Begin at the line that contains "Keep writing the", stop after the line that contains "PAIR_SPACING, PAIR_ROWS, PAIR_REACH", and reproduce only that span, unaltered.

Extracted material:
----------------

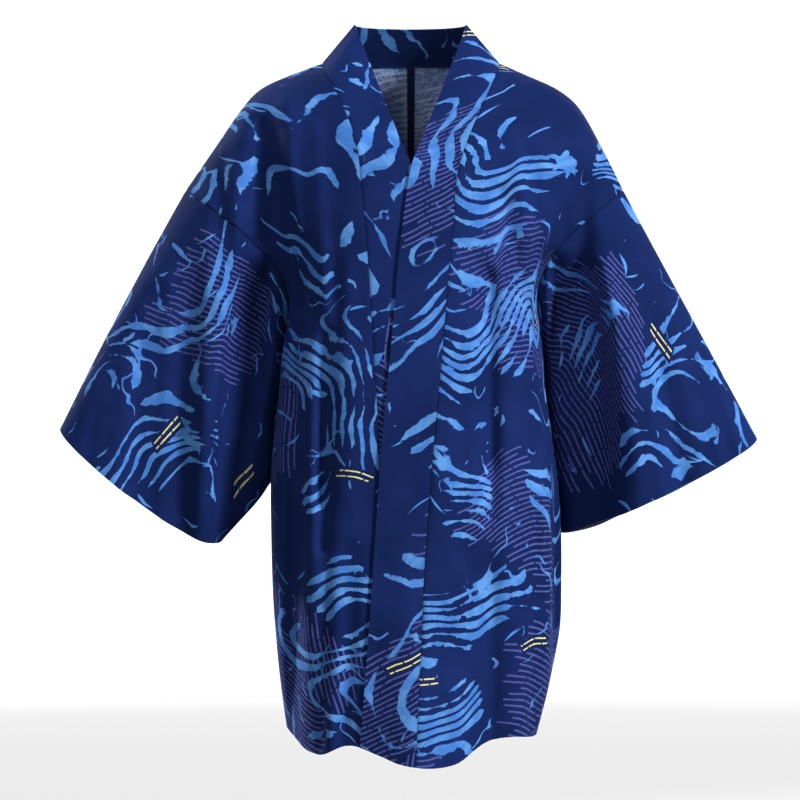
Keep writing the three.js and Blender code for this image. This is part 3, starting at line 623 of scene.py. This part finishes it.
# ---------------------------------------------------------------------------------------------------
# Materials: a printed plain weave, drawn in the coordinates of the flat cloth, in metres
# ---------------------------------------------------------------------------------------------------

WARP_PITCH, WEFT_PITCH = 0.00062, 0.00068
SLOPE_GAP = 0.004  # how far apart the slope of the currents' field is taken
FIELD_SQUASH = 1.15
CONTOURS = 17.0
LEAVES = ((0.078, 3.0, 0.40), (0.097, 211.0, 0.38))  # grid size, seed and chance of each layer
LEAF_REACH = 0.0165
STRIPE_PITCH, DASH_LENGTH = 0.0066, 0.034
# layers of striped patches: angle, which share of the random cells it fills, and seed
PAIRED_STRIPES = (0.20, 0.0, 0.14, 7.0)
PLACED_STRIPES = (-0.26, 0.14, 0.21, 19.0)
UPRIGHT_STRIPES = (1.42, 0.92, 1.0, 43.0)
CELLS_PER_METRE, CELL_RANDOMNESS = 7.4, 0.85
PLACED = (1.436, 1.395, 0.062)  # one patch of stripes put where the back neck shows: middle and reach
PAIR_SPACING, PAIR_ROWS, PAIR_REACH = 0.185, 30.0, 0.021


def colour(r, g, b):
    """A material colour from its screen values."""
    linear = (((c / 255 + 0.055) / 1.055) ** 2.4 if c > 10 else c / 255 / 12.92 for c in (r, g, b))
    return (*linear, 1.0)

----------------

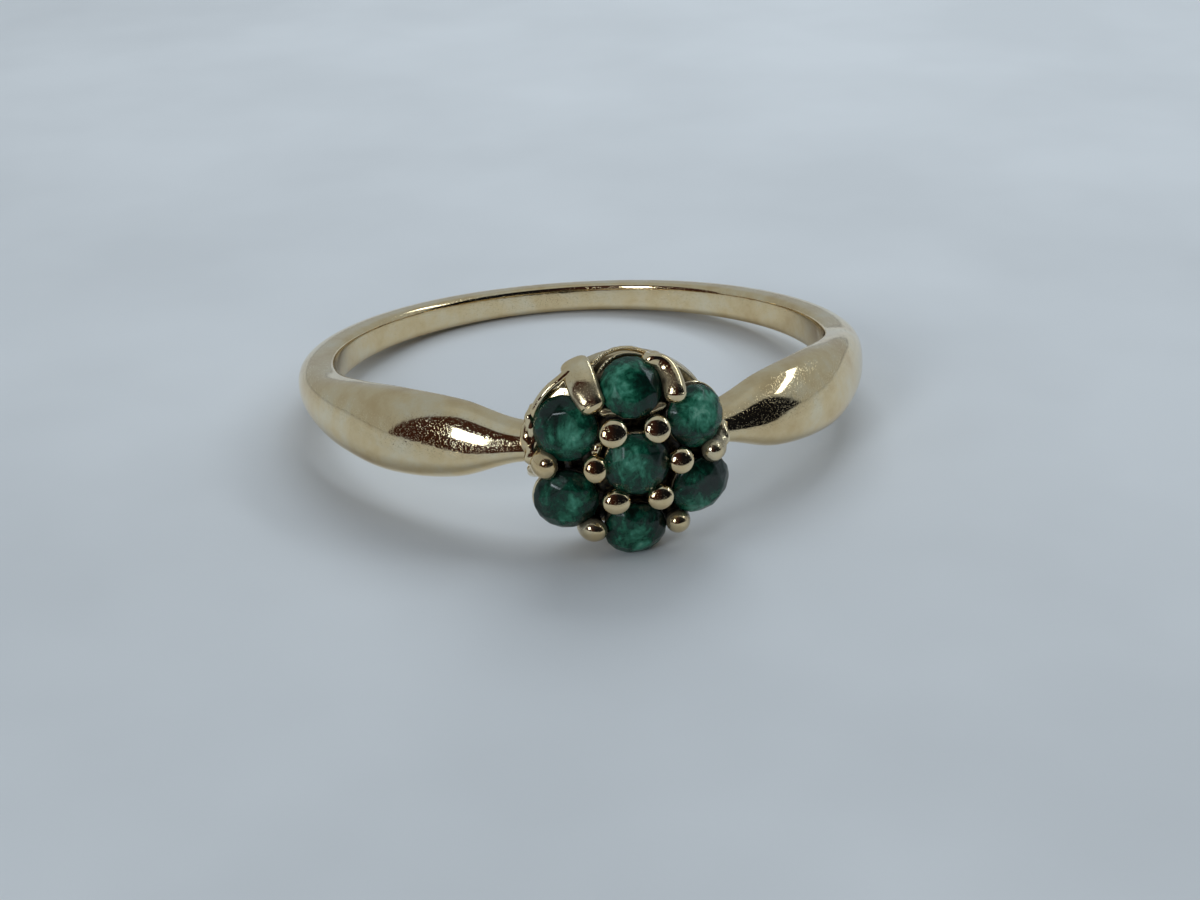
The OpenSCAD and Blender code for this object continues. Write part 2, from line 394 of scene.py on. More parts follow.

----------------

Reply:
Keep writing the three.js and Blender code for this image. This is part 3, starting at line 623 of scene.py. This part finishes it.
# ---------------------------------------------------------------------------------------------------
# Materials: a printed plain weave, drawn in the coordinates of the flat cloth, in metres
# ---------------------------------------------------------------------------------------------------

WARP_PITCH, WEFT_PITCH = 0.00062, 0.00068
SLOPE_GAP = 0.004  # how far apart the slope of the currents' field is taken
FIELD_SQUASH = 1.15
CONTOURS = 17.0
LEAVES = ((0.078, 3.0, 0.40), (0.097, 211.0, 0.38))  # grid size, seed and chance of each layer
LEAF_REACH = 0.0165
STRIPE_PITCH, DASH_LENGTH = 0.0066, 0.034
# layers of striped patches: angle, which share of the random cells it fills, and seed
PAIRED_STRIPES = (0.20, 0.0, 0.14, 7.0)
PLACED_STRIPES = (-0.26, 0.14, 0.21, 19.0)
UPRIGHT_STRIPES = (1.42, 0.92, 1.0, 43.0)
CELLS_PER_METRE, CELL_RANDOMNESS = 7.4, 0.85
PLACED = (1.436, 1.395, 0.062)  # one patch of stripes put where the back neck shows: middle and reach
PAIR_SPACING, PAIR_ROWS, PAIR_REACH = 0.185, 30.0, 0.021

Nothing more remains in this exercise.